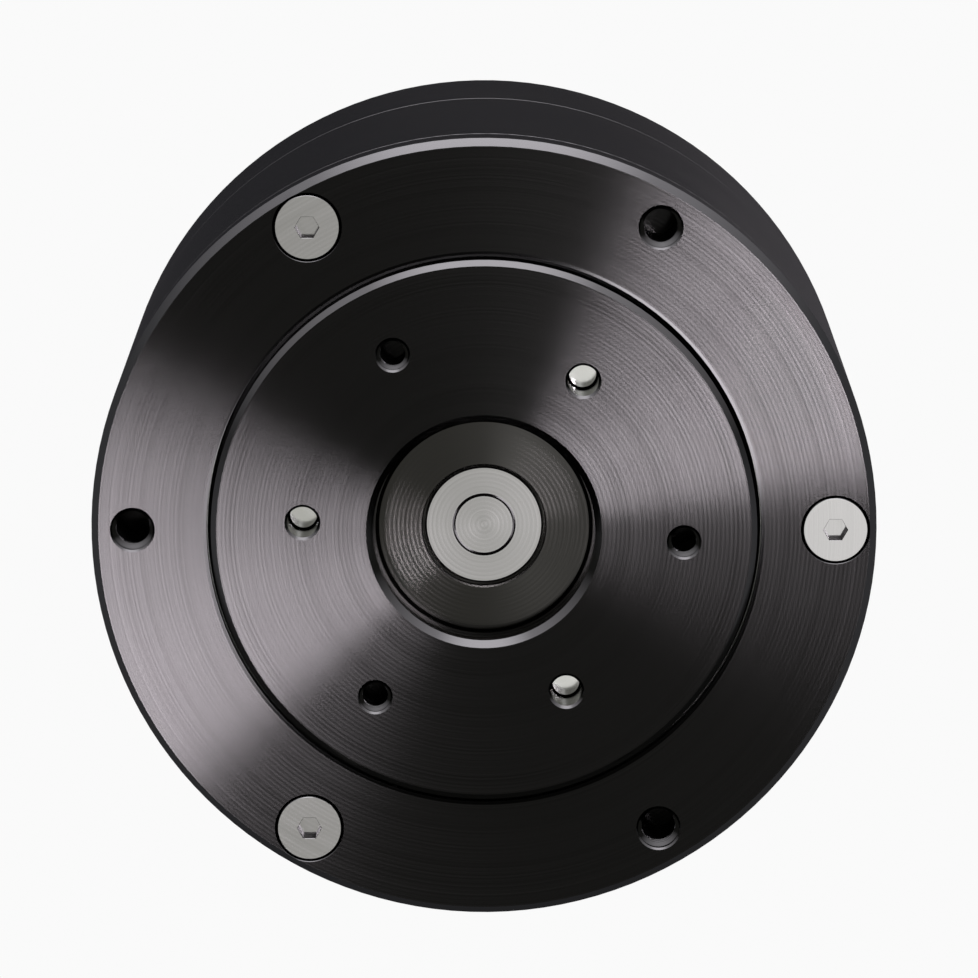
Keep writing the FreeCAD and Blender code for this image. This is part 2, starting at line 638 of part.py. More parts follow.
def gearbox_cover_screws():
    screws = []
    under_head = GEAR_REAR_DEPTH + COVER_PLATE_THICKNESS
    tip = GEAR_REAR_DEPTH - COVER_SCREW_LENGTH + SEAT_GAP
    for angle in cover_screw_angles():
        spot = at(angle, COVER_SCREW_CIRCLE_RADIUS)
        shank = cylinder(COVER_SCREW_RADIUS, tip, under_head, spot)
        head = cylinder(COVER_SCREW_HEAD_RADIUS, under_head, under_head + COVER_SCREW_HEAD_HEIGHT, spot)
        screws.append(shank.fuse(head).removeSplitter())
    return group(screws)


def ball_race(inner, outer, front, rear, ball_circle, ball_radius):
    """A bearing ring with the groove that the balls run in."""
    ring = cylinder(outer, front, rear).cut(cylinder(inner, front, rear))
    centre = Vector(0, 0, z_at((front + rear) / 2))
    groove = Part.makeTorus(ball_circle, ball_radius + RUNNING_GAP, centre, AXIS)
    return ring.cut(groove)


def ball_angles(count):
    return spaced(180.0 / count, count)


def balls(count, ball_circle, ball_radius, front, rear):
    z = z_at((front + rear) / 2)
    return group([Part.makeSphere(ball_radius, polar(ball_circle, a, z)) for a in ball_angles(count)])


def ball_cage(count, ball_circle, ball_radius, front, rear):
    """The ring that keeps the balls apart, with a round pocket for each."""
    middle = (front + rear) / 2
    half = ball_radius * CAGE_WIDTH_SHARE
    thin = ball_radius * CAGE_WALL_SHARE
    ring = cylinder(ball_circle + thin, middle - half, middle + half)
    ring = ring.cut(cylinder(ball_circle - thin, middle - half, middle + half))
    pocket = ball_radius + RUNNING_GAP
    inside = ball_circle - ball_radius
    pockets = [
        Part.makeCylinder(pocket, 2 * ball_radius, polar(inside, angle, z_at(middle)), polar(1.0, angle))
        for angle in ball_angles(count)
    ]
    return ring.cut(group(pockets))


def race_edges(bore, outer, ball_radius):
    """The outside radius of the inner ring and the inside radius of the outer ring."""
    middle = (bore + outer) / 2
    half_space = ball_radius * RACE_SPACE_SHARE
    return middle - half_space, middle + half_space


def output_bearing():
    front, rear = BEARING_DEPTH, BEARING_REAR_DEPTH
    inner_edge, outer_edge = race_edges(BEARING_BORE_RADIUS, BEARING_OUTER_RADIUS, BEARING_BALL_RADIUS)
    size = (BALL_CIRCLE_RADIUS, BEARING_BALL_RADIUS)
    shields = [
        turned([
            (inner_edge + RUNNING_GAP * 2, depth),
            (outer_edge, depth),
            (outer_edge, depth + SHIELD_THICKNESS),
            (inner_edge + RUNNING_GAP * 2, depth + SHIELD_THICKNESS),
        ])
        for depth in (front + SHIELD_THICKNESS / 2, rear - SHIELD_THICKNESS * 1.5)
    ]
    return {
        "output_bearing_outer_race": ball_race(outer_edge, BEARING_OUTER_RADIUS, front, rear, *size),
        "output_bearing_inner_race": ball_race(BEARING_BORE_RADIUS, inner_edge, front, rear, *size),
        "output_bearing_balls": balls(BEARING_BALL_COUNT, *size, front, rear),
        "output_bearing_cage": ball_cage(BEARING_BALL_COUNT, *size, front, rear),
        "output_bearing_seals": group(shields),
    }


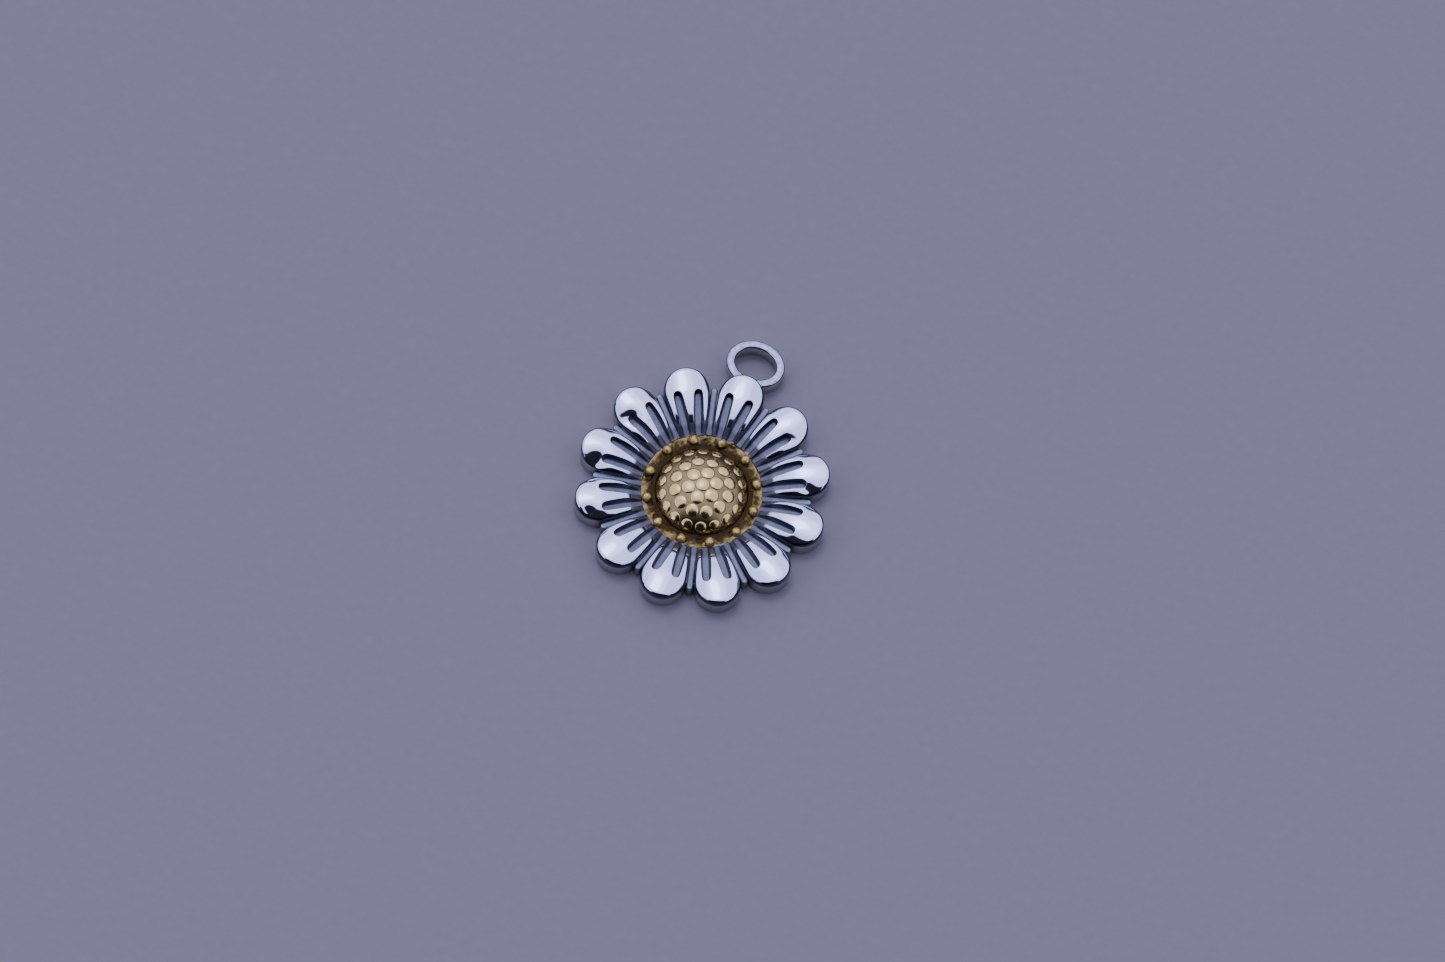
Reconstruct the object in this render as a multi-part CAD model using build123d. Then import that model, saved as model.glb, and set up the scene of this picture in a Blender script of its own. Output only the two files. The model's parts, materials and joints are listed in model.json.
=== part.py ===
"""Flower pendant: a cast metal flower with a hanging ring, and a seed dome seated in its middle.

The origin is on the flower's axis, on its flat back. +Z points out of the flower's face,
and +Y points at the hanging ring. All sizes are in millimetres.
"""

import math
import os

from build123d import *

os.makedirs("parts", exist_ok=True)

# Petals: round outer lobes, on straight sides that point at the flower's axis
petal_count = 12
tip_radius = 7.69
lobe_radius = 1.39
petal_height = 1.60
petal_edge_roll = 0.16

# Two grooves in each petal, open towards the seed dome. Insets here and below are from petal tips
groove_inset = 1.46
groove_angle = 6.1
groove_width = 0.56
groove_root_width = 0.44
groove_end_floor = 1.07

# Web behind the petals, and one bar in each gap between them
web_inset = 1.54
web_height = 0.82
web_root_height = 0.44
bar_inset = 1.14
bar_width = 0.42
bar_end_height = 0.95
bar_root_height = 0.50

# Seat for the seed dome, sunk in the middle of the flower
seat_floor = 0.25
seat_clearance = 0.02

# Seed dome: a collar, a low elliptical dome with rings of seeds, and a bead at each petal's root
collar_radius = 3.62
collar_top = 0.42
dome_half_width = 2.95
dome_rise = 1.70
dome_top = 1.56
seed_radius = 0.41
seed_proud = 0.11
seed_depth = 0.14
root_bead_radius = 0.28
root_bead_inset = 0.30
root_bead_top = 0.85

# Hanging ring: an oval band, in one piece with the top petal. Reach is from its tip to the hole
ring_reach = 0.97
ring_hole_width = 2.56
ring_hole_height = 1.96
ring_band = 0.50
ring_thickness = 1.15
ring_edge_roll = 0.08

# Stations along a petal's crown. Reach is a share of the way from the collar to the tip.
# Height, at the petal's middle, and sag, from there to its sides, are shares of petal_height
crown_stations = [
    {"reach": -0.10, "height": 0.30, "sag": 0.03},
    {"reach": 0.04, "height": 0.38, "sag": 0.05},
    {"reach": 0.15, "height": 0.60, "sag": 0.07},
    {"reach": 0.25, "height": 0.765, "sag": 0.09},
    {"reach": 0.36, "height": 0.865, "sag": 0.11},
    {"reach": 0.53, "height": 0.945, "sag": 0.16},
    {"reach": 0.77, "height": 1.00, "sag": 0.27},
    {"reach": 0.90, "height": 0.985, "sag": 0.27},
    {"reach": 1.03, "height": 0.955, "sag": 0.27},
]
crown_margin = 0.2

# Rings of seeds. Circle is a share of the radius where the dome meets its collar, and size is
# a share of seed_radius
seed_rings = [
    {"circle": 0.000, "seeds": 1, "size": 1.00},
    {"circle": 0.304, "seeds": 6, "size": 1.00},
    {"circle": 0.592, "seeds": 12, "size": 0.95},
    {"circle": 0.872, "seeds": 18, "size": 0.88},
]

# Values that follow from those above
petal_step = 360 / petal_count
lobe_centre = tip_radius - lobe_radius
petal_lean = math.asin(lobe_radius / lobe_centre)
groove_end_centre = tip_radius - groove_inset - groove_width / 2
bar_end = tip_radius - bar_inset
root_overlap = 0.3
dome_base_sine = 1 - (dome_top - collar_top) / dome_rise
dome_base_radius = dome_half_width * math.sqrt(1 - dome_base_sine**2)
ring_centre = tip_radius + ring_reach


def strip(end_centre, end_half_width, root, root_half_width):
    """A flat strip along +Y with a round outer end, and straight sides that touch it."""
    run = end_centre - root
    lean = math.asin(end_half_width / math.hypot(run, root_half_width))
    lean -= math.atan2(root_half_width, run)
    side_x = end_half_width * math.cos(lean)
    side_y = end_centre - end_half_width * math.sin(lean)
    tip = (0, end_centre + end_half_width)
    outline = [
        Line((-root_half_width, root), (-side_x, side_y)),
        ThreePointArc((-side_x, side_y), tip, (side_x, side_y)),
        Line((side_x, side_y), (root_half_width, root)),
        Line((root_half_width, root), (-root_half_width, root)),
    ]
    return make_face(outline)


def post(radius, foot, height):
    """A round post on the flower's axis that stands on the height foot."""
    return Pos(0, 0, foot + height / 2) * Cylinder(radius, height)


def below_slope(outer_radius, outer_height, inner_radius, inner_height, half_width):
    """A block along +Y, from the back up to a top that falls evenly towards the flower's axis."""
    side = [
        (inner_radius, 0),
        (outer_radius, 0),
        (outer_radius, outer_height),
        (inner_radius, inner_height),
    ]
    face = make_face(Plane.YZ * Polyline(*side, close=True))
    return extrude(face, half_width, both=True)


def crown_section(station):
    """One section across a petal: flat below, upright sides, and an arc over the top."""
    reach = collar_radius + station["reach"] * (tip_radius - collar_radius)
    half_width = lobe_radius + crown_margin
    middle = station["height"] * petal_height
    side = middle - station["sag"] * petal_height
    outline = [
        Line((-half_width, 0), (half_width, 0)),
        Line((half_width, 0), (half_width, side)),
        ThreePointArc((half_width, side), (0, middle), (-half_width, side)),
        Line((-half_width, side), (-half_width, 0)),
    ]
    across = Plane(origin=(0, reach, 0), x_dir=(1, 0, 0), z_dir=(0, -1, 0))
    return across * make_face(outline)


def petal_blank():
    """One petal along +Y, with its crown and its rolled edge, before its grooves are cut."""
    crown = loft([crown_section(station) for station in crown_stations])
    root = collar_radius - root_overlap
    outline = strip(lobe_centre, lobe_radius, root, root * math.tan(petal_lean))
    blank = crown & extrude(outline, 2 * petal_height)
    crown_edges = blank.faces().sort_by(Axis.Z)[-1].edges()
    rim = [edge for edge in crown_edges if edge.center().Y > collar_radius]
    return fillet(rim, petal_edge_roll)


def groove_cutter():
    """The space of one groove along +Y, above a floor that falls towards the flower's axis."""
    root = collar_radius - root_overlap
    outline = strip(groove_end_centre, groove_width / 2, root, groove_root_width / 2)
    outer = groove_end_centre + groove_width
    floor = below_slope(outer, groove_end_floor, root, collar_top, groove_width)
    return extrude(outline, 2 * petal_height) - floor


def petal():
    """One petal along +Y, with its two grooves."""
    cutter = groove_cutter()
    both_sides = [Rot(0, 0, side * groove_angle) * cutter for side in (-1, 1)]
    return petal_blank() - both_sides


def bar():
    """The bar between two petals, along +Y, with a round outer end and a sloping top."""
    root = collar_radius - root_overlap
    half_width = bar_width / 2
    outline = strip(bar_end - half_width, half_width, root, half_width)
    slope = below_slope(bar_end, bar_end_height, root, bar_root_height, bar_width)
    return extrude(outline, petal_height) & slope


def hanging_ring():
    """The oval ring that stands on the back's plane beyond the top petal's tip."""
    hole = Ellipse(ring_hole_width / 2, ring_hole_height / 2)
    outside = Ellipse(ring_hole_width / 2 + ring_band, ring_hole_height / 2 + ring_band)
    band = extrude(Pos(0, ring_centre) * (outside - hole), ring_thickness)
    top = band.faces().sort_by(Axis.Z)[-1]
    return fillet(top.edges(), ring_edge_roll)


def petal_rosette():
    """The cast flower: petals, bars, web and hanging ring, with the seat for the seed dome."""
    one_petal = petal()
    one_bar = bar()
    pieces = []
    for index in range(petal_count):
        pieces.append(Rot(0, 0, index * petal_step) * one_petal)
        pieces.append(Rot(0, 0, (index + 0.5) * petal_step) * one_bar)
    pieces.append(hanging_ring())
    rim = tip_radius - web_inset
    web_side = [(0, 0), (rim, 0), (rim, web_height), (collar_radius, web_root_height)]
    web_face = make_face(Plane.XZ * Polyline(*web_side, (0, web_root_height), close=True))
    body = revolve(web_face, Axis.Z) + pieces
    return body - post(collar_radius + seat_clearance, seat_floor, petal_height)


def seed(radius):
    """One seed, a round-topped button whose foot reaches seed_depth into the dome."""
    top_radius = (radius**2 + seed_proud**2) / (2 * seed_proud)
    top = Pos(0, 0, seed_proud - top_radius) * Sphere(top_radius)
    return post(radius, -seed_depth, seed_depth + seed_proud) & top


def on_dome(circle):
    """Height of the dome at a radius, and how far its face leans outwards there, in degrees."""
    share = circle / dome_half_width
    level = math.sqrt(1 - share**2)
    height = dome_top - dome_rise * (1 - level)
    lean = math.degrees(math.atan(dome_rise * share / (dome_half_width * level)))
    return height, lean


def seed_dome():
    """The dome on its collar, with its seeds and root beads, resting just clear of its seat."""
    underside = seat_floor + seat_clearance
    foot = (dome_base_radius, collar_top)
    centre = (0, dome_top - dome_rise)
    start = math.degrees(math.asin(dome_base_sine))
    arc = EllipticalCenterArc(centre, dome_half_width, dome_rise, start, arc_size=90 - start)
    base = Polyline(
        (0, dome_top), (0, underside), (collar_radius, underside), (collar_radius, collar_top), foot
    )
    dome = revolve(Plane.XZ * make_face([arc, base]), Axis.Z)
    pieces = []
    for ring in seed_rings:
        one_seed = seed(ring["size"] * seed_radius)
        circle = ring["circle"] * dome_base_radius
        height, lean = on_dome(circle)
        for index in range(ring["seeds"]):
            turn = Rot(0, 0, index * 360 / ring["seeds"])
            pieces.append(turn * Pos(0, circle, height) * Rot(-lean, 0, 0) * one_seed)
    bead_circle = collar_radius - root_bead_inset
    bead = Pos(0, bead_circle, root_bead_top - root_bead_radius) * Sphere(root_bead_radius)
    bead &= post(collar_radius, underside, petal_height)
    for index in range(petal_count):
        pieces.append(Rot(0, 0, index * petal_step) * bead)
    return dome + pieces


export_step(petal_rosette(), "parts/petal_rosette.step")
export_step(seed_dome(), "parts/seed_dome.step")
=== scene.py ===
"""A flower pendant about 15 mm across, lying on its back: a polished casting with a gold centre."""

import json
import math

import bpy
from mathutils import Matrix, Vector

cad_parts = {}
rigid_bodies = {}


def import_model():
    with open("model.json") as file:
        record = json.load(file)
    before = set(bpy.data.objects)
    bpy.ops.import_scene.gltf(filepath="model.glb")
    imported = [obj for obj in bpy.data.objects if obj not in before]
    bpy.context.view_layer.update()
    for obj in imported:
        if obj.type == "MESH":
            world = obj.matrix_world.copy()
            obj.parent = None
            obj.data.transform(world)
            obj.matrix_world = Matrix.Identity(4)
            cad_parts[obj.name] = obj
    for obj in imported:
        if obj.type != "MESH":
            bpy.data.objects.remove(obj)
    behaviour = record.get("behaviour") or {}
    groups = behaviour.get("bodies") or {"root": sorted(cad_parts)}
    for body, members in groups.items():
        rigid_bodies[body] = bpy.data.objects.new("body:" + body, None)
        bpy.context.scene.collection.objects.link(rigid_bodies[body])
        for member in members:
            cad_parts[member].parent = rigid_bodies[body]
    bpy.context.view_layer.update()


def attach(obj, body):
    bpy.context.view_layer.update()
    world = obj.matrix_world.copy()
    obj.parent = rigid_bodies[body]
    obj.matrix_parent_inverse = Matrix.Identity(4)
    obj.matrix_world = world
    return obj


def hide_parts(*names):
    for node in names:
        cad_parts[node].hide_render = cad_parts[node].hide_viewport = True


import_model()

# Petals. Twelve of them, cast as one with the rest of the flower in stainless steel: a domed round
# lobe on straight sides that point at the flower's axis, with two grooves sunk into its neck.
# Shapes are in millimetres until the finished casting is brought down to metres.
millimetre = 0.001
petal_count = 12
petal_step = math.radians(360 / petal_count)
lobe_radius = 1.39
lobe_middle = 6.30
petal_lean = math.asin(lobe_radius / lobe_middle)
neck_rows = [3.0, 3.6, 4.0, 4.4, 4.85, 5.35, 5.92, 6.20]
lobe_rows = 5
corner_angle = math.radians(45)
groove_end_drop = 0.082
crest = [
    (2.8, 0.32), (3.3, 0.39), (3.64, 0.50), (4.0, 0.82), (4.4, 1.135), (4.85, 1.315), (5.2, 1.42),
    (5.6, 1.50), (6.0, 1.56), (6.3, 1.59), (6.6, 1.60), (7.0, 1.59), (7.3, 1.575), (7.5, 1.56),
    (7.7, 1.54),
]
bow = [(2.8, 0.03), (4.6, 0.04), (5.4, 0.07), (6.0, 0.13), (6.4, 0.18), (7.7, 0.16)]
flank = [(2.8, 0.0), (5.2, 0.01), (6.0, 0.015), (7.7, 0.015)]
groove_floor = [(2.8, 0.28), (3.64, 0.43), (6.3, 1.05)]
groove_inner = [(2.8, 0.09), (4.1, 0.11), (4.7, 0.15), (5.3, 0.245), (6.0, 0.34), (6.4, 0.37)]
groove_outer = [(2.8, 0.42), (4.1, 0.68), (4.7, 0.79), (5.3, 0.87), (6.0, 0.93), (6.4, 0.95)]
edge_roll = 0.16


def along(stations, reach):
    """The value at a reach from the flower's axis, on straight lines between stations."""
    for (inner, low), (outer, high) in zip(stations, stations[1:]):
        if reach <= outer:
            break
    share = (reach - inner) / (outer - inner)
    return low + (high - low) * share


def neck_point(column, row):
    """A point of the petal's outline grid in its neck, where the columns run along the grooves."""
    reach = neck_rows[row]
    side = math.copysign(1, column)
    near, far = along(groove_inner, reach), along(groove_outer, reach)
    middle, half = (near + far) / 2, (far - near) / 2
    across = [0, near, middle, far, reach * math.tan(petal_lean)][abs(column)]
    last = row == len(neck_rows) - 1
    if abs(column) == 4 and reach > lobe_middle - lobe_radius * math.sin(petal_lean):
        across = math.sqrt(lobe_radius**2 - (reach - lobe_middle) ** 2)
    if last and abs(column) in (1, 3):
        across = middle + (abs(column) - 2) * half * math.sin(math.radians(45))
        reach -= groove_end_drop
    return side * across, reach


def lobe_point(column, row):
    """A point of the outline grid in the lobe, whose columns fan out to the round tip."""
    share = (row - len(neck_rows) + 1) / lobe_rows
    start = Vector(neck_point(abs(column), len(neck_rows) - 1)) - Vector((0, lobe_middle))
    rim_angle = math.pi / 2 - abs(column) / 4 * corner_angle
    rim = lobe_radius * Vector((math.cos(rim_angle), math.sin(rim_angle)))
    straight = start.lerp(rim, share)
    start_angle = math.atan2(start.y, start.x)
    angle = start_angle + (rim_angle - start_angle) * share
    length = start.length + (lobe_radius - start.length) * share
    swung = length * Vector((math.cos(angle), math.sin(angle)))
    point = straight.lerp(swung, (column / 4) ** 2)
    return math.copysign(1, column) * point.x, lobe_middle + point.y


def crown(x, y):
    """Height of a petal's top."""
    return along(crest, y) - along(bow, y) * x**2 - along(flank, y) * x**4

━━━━

INSTRUCTIONS TO FOLLOW
Print exactly the lines from the line with "return dome + pieces" to the line with "bpy.data.objects.remove(obj)", both included, and nothing else.

RESPONSE TO THIS TASK
    return dome + pieces


export_step(petal_rosette(), "parts/petal_rosette.step")
export_step(seed_dome(), "parts/seed_dome.step")
=== scene.py ===
"""A flower pendant about 15 mm across, lying on its back: a polished casting with a gold centre."""

import json
import math

import bpy
from mathutils import Matrix, Vector

cad_parts = {}
rigid_bodies = {}


def import_model():
    with open("model.json") as file:
        record = json.load(file)
    before = set(bpy.data.objects)
    bpy.ops.import_scene.gltf(filepath="model.glb")
    imported = [obj for obj in bpy.data.objects if obj not in before]
    bpy.context.view_layer.update()
    for obj in imported:
        if obj.type == "MESH":
            world = obj.matrix_world.copy()
            obj.parent = None
            obj.data.transform(world)
            obj.matrix_world = Matrix.Identity(4)
            cad_parts[obj.name] = obj
    for obj in imported:
        if obj.type != "MESH":
            bpy.data.objects.remove(obj)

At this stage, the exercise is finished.